China said to mull giant telecom merger to speed 5G development

Sources say top leaders reviewing proposal to combine Unicom and China Telecom to create new telecommunications behemoth

FILE PHOTO: People walk past a China Telecom public phone booth at a street in Shanghai October 28, 2013.  REUTERS/Carlos Barria/File Photo                 GLOBAL BUSINESS WEEK AHEAD
Powered by automated translation

China is exploring a merger between two of the nation’s three wireless carriers, according to people familiar with the matter, as the nation seeks to speed up the development of 5G and gain an advantage over the US in the race to dominate the mobile technology.

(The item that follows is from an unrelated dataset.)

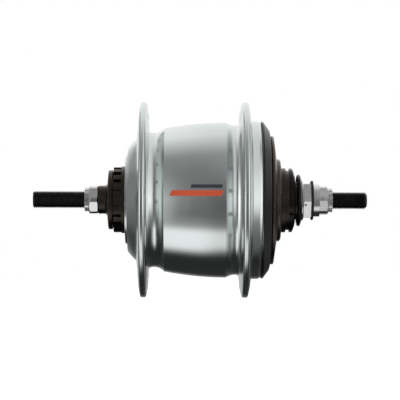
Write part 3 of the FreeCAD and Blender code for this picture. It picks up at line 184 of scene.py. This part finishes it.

The country’s top leaders are reviewing a proposal to combine China United Network Communications Group and China Telecommunications  but no decision’s been made and a merger may not happen, said the people, who asked not to be identified.

At stake is the ability to shape and control 5G, the high-speed wireless technology billed as the key to revolutionising how we use everything from home appliances to cars. Concerns that China could get the upper hand led to US President Donald Trump to block Broadcom’s bid to buy chipmaker Qualcomm, in what would have been the biggest-ever acquisition in the technology industry.

"5G success is one of the most important goals to China and the merger is the perfect solution to what China wants to achieve," said Edison Lee, an analyst at Jefferies Hong Kong. "As we head into another step up in the US-China trade war, we believe the State Council would be more eager to think fresh and more radically about how to accelerate 5G roll-out."

The Hong Kong-listed vehicles of the two state-run companies, both of which trail China Mobile in scale, surged on Tuesday. China Unicom (Hong Kong) climbed 5.9 per cent, the biggest gain since November 2016, while China Telecom rose 4 per cent to the highest close since January 29. Their combined market value increased to more than $77 billion.

Chinese media has speculated on a possible merger, although executives at Unicom and China Telecom have played those down as recently as last month at their earnings briefings. On Tuesday, Unicom said it isn’t aware of a merger, a comment echoed by China Telecom. The state-owned Assets Supervision and Administration Commission, which oversees China’s state-owned enterprises, and the Ministry of Industry and Information Technology didn’t reply to queries.

The combination of Unicom and China Telecom would create a carrier with more than 590 million mobile-phone subscribers, a number that would be second only to China Mobile among wireless operators worldwide. The proposal being reviewed argues that a merger could speed up the government’s ability to push through its 5G ambitions because a combined company could make the necessary investments more easily than separately, the sources said.

_______________

Read more:

China Tower emerges unscathed from world's biggest IPO in two years

US ban cost China's ZTE at least Dh11.4 billion in losses 

_______________

The Chinese government has been considering the merger of the two carriers for years but escalating tensions with the US have raised the urgency of the matter, the people said. For example, the US’s recent temporary export ban on ZTE, which nearly crippled the company because of its reliance on American technology, helped give China reason to make 5G development a higher priority, the proposal argues, according to the people.

A merger would also signal that the Chinese government would be willing to sacrifice the benefits of local competition over the speed of 5G adoption by reducing its number of phone operators to two. Most markets worldwide have three to four carriers.

China’s had its share of setbacks during its campaign. Huawei Technologies, the world’s largest maker of equipment for phone networks, and ZTE were banned last month from selling their gear to a US ally, Australia, which cited security concern. Huawei and ZTE, which aren’t able to sell their network gear to US carriers as well, have disputed they represent any such risk.

In its opposition of the Broadcom-Qualcomm deal, the US argued that the acquisition would likely cut Qualcomm’s spending on research and development, indirectly giving Huawei a greater advantage in the race to develop 5G wireless standards and equipment.

The deal would have left "an opening for China to expand its influence on the 5G standard-setting process", the Committee on Foreign Investment in the United States, or CFIUS, wrote in a letter dated March 5. Because of the "well-known US national security concerns about Huawei and other Chinese telecommunications companies, a shift to Chinese dominance would have substantial negative national security consequences”, it said.

Not everyone is cheering a potential merger.

"We don’t see any rationale for a merger of the two," Steven Liu, an analyst at China Securities International in Hong Kong, wrote in a note on Tuesday. "Instead, we believe a merger of the two could disorder the industry’s competitive landscape and restore monopoly and inefficiency."

Communications technology is part of President Xi Jinping’s "Made in China 2025" programme to make the country a leader in a range of high-tech industries. China holds a narrow lead over the US and South Korea in 5G readiness, thanks to proactive government policies and industry momentum, according to a report by research firm Analysys Mason.

Beyond geopolitics, a merger between Unicom and China Telecom would form a more formidable challenger to China Mobile, which boasts more than 900 million subscribers, in the world’s biggest mobile-phone market. It may also raise concerns at recently listed China Tower, whose business model makes the company benefit from more carriers, not fewer. China Tower shares fell by a record 6.8 per cent on Tuesday.